General characteristics
- Class & type: Gopher State-class crane ship
- Displacement: 31,500 tons
- Length: 668 ft 5 in (203.73 m)
- Beam: 76 ft 1 in (23.19 m)
- Draft: 33 ft 6 in (10.21 m)
- Propulsion: two Combustion Engineering boilers two General Electric geared turbines single propeller, 10,747shp
- Speed: 17 kn (20 mph; 31 km/h)
- Capacity: 300+ Cargo Containers
- Complement: Full Operational Status: 89 civilian mariners Reduced Operational Status: 10 civilian mariners
- Armament: None
- Aviation facilities: None

= SS Cornhusker State =

Crane ship in ready reserve for the United States Navy

SS Cornhusker State (T-ACS-6) is a crane ship in ready reserve for the United States Navy.
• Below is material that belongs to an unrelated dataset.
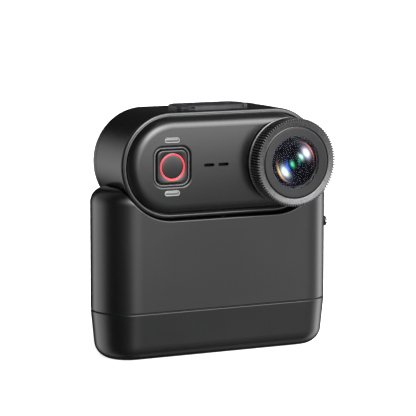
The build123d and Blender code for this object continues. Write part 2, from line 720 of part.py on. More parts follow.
# Light pipes above and below the button: pale rim with a smoked lens inside.
pipe_back_y = face_y + cover_thickness + 0.4
for side, place in ((1, "upper"), (-1, "lower")):
    light_z = head_z + side * light_offset
    lens_size = (light_length - 2 * light_rim, light_height - 2 * light_rim)
    with BuildPart() as light_rim_part:
        add(face_pad(light_front_y, pipe_back_y, button_x, light_z, light_length, light_height,
                     light_height / 2 - 0.01))
        add(face_pad(face_y - 1, pipe_back_y + 1, button_x, light_z, lens_size[0], lens_size[1],
                     lens_size[1] / 2 - 0.01), mode=Mode.SUBTRACT)
    light_rim_part.part.label = f"light_rim_{place}"
    export_step(light_rim_part.part, f"parts/light_rim_{place}.step")
    with BuildPart() as light_lens:
        add(face_pad(light_front_y + 0.1, pipe_back_y, button_x, light_z, lens_size[0], lens_size[1],
                     lens_size[1] / 2 - 0.01))
    light_lens.part.label = f"light_lens_{place}"
    export_step(light_lens.part, f"parts/light_lens_{place}.step")

# Acoustic mesh behind the two microphone slots, and the two microphones behind it.
mesh_y = face_y + cover_thickness
with BuildPart() as mic_mesh:
    add(face_pad(mesh_y, mesh_y + 0.25, mic_x, head_z, mic_spacing + mic_length + 1.6, mic_height + 1.8, 0.8))
mic_mesh.part.label = "mic_mesh"
export_step(mic_mesh.part, "parts/mic_mesh.step")
with BuildPart() as microphones:
    for side in (-1, 1):
        add(face_pad(mesh_y + 0.25, mesh_y + 1.35, mic_x + side * mic_spacing / 2, head_z, 3.0, 2.2, 0.3))
microphones.part.label = "microphones"
export_step(microphones.part, "parts/microphones.step")

# Lens mount: collar in front of the face, neck through the cover and a flange behind it.
with BuildPart() as lens_mount:
    add(barrel_solid(collar_front_y, face_y, mount_collar_radius))
    add(barrel_solid(face_y, edge_start_y, mount_neck_radius))
    with BuildSketch(front_plane(edge_start_y + 1.0)):
        with Locations((lens_x, head_z)):
            Circle(mount_neck_radius + mount_flange)
        with Locations((0, head_z)):
            SlotCenterToCenter(head_arc_span, 2 * (cover_rim_radius - cover_rim_wall - slip_fit),
                               mode=Mode.INTERSECT)
    extrude(amount=1.0)
    add(barrel_solid(collar_front_y - 1, 0, mount_bore), mode=Mode.SUBTRACT)
lens_mount.part.label = "lens_mount"
export_step(lens_mount.part, "parts/lens_mount.step")

# Knurled guard ring that turns on the collar.
with BuildPart() as guard_ring:
    add(barrel_solid(ring_front_y, ring_rear_y, ring_radius - tooth_depth))
    chamfer(guard_ring.faces().sort_by(Axis.Y)[0].edges(), ring_front_chamfer)
    add(barrel_solid(ring_rear_y - ring_flange, ring_rear_y, ring_radius))
    tooth_front_y = ring_front_y + ring_front_chamfer
    tooth_rear_y = ring_rear_y - ring_flange - 0.25
    tooth_width = radians(360 / tooth_count) * ring_radius
    with BuildSketch(front_plane(tooth_rear_y)):
        with Locations((lens_x, head_z)):
            with PolarLocations(ring_radius - 0.5 * tooth_depth, tooth_count):
                Trapezoid(0.62 * tooth_width, tooth_depth + 0.1, 72, rotation=-90)
    extrude(amount=tooth_rear_y - tooth_front_y)
    add(barrel_solid(collar_front_y - 0.5 * collar_gap, ring_rear_y + 1, ring_bore), mode=Mode.SUBTRACT)
    add(barrel_solid(ring_front_y - 1, ring_rear_y, bezel_seat_radius + close_fit), mode=Mode.SUBTRACT)
guard_ring.part.label = "guard_ring"
export_step(guard_ring.part, "parts/guard_ring.step")

# Conical bezel inside the ring that leads in to the glass.
with BuildPart() as cone_bezel:
    with BuildSketch(Plane.XY.offset(head_z)):
        with BuildLine():
            Polyline(
                (lens_x + glass_radius - 0.3, glass_front_y),
                (lens_x + bezel_seat_radius - 0.2, ring_front_y + bezel_groove),
                (lens_x + bezel_seat_radius, ring_front_y + bezel_groove + 0.2),
                (lens_x + bezel_seat_radius, glass_back_y),
                (lens_x + glass_radius + close_fit, glass_back_y),
                (lens_x + glass_radius + close_fit, glass_front_y + 0.1),
                (lens_x + glass_radius - 0.3, glass_front_y + 0.1),
                close=True,
            )
        make_face()
    revolve(axis=Axis((lens_x, 0, head_z), (0, 1, 0)))
cone_bezel.part.label = "cone_bezel"
export_step(cone_bezel.part, "parts/cone_bezel.step")

# Protective glass of the guard ring and the seal that beds it.
with BuildPart() as guard_glass:
    add(barrel_solid(glass_front_y + 0.1, glass_back_y - 0.1, glass_radius))
guard_glass.part.label = "guard_glass"
export_step(guard_glass.part, "parts/guard_glass.step")
with BuildPart() as glass_seal:
    add(barrel_solid(glass_back_y - 0.1, glass_back_y, glass_radius, glass_radius - 0.6))
glass_seal.part.label = "glass_seal"
export_step(glass_seal.part, "parts/glass_seal.step")

# Lens barrel with its stack of elements, aperture spacer and infrared filter.
barrel_back_y = 2.0
element_radius = barrel_radius - barrel_wall
with BuildPart() as lens_barrel:
    add(barrel_solid(barrel_front_y, barrel_back_y, barrel_radius, element_radius))
lens_barrel.part.label = "lens_barrel"
export_step(lens_barrel.part, "parts/lens_barrel.step")
stack = (
    ("front_element", barrel_front_y + 0.3, 2.6, 0.0),
    ("aperture_spacer", barrel_front_y + 3.1, 1.4, 2.2),
    ("rear_element", barrel_front_y + 4.6, 3.2, 0.0),
    ("infrared_filter", barrel_back_y - 1.0, 0.6, 0.0),
)
for name, y_front, depth, bore in stack:
    with BuildPart() as element:
        add(barrel_solid(y_front, y_front + depth, element_radius - 0.01, bore))
    element.part.label = name
    export_step(element.part, f"parts/{name}.step")

# Image sensor on its board, directly behind the barrel, and the spreader plate that cools it.
sensor_y = barrel_back_y + 0.2
with BuildPart() as image_sensor:
    add(face_pad(sensor_y, sensor_y + 0.9, lens_x, head_z, 9.0, 7.4, 0.2))
image_sensor.part.label = "image_sensor"
export_step(image_sensor.part, "parts/image_sensor.step")
with BuildPart() as sensor_board:
    add(face_pad(sensor_y + 0.9, sensor_y + 1.7, lens_x, head_z, 11.5, 11.5, 1.0))
sensor_board.part.label = "sensor_board"
export_step(sensor_board.part, "parts/sensor_board.step")
with BuildPart() as heat_spreader:
    add(face_pad(sensor_y + 1.9, sensor_y + 2.7, 2.0, head_z, 36.0, 14.0, 1.5))
heat_spreader.part.label = "heat_spreader"
export_step(heat_spreader.part, "parts/heat_spreader.step")

# Main board and cell of the head, left of the lens.
head_board_y = key_board_y + 1.6
inner_left = -(head_half_span + 4.0)
inner_right = lens_x - barrel_radius - 0.8
with BuildPart() as head_board:
    add(face_pad(head_board_y, head_board_y + board_thickness, (inner_left + inner_right) / 2, head_z,
                 inner_right - inner_left, 19.0, 2.0))
head_board.part.label = "head_board"
export_step(head_board.part, "parts/head_board.step")
with BuildPart() as head_cell:
    add(face_pad(head_board_y + board_thickness + 0.8, sensor_y + 1.7, (inner_left + inner_right) / 2, head_z,
                 inner_right - inner_left, 18.0, 1.0))
head_cell.part.label = "head_cell"
export_step(head_cell.part, "parts/head_cell.step")

# Contact block and gold pads in the underside of the head, over the dock's plungers.
head_bottom = head_z - head_radius
pad_thickness = 0.3
with BuildPart() as pad_block:
    with BuildSketch(Plane.XY.offset(head_bottom)):
        Rectangle(contact_block_length, contact_block_depth)
    extrude(amount=band_wall)
    with BuildSketch(Plane.XY.offset(head_bottom)):
        for x in contact_places:
            with Locations((x, 0)):
                Rectangle(2.0, 3.2)
    extrude(amount=pad_thickness, mode=Mode.SUBTRACT)
pad_block.part.label = "pad_block"
export_step(pad_block.part, "parts/pad_block.step")
with BuildPart() as contact_pads:
    with BuildSketch(Plane.XY.offset(head_bottom)):
        for x in contact_places:
            with Locations((x, 0)):
                Rectangle(2.0, 3.2)
    extrude(amount=pad_thickness)
contact_pads.part.label = "contact_pads"
export_step(contact_pads.part, "parts/contact_pads.step")
with BuildPart() as head_magnets:
    for side in (-1, 1):
        add(upright(side * magnet_x, 0, head_bottom + band_wall, head_bottom + band_wall + magnet_thickness,
                    magnet_radius))
head_magnets.part.label = "head_magnets"
export_step(head_magnets.part, "parts/head_magnets.step")

# Accessory plate let into the top of the band: chamfered corners, clip notches along both sides.
with BuildPart() as top_plate:
    with BuildSketch(Plane.XY.offset(head_z + head_radius)):
        with Locations((0, plate_y)):
            plate_outline = Rectangle(plate_length, plate_depth)
        chamfer(plate_outline.vertices(), plate_corner)
    extrude(amount=plate_height)
    chamfer(top_plate.faces().sort_by(Axis.Z)[-1].edges(), plate_chamfer)
    with BuildSketch(Plane.XY.offset(head_z + head_radius - plate_sink)):
        with Locations((0, plate_y)):
            Rectangle(plate_length - 2 * plate_corner - 2 * close_fit,
                      plate_depth - 2 * plate_corner - 2 * close_fit)
    extrude(amount=plate_sink)
    with BuildSketch(Plane.XY.offset(head_z + head_radius + notch_lift)):
        for side in (-1, 1):
            with Locations((side * (plate_length / 2 - 4.4), plate_y - side * plate_depth / 2),
                           (-side * (plate_length / 2 - 2.0), plate_y - side * (plate_depth / 2 - 0.6))):
                Rectangle(4.6, 1.6)
    extrude(amount=notch_height, mode=Mode.SUBTRACT)
    for side in (-1, 1):
        add(upright(side * plate_screw_x, plate_y, plate_top - 0.9, plate_top + 1,
                    plate_screw_radius + close_fit), mode=Mode.SUBTRACT)
top_plate.part.label = "top_plate"
export_step(top_plate.part, "parts/top_plate.step")
with BuildPart() as plate_screws:
    for side in (-1, 1):
        add(upright(side * plate_screw_x, plate_y, plate_top - 0.9, plate_top - 0.15, plate_screw_radius))
        with BuildSketch(Plane.XY.offset(plate_top - 0.55)):
            with Locations((side * plate_screw_x, plate_y)):
                RegularPolygon(screw_hex_radius, 6)
        extrude(amount=1, mode=Mode.SUBTRACT)
plate_screws.part.label = "plate_screws"
export_step(plate_screws.part, "parts/plate_screws.step")
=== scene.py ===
"""Looks of a two-piece action camera: a pill-shaped camera head docked in its screen-and-battery base."""

from math import cos, pi, radians, sin

import bmesh
import bpy
import numpy as np
from mathutils import Matrix, Vector


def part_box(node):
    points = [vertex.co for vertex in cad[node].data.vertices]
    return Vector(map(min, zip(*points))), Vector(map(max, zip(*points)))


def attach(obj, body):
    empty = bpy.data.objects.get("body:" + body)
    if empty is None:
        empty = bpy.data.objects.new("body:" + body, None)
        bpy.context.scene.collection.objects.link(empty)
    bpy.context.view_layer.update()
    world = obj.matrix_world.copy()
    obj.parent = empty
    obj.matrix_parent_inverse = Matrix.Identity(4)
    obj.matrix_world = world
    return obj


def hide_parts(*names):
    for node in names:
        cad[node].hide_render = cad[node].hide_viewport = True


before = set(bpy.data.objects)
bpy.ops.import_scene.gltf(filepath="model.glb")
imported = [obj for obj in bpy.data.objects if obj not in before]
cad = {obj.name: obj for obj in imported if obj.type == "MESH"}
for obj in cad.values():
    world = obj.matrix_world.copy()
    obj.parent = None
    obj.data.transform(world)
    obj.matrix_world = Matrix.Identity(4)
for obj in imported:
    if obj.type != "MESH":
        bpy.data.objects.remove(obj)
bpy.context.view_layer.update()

MM = 0.001

# ======== dock shell ========
# Upper half of the dock, one moulding in black glass-filled nylon about 1.8 mm thick.
# Its outside has the fine satin skin that spark erosion leaves in the mould.


def shader_group(name, inputs, outputs):
    """Empty node group with the given {name: kind} sockets; returns it with its input and output nodes."""
    group = bpy.data.node_groups.new(name, "ShaderNodeTree")
    kinds = {"float": "NodeSocketFloat", "vector": "NodeSocketVector", "colour": "NodeSocketColor"}
    for label, kind in inputs.items():
        group.interface.new_socket(label, in_out="INPUT", socket_type=kinds[kind])
    for label, kind in outputs.items():
        group.interface.new_socket(label, in_out="OUTPUT", socket_type=kinds[kind])
    return group, group.nodes.new("NodeGroupInput"), group.nodes.new("NodeGroupOutput")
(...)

She is stationed in Newport News, Virginia under operation control of the Military Sealift Command (MSC). The ship was named for the state of Nebraska, which is also known as the Cornhusker State.

== History ==
Cornhusker State was laid down on 27 November 1967, as the container ship CV Stag Hound, ON 520743, IMO 6916433, a Maritime Administration type (C5-S-73b) hull under MARAD contract (MA 207). Built by Bath Iron Works, Bath, Maine, hull no. 356, she was launched on 2 November 1968, and delivered to MARAD 20 June 1969, entering service for American Export-Isbrandtsen Lines. She was sold to Farrell Lines in 1978 without name change. The ship was returned to MARAD in 1986 and laid up in the National Defense Reserve Fleet (NDRF). In 1987–1988 she was converted to a type (C5-S-MA73c) Crane Ship by Norfolk Shipbuilding & Drydock, Norfolk, Virginia. Completed on 12 April 1988, she was placed in service as SS Cornhusker State (T-ACS-6) and assigned to the Ready Reserve Force (RRF), under operation control of the Military Sealift Command (MSC).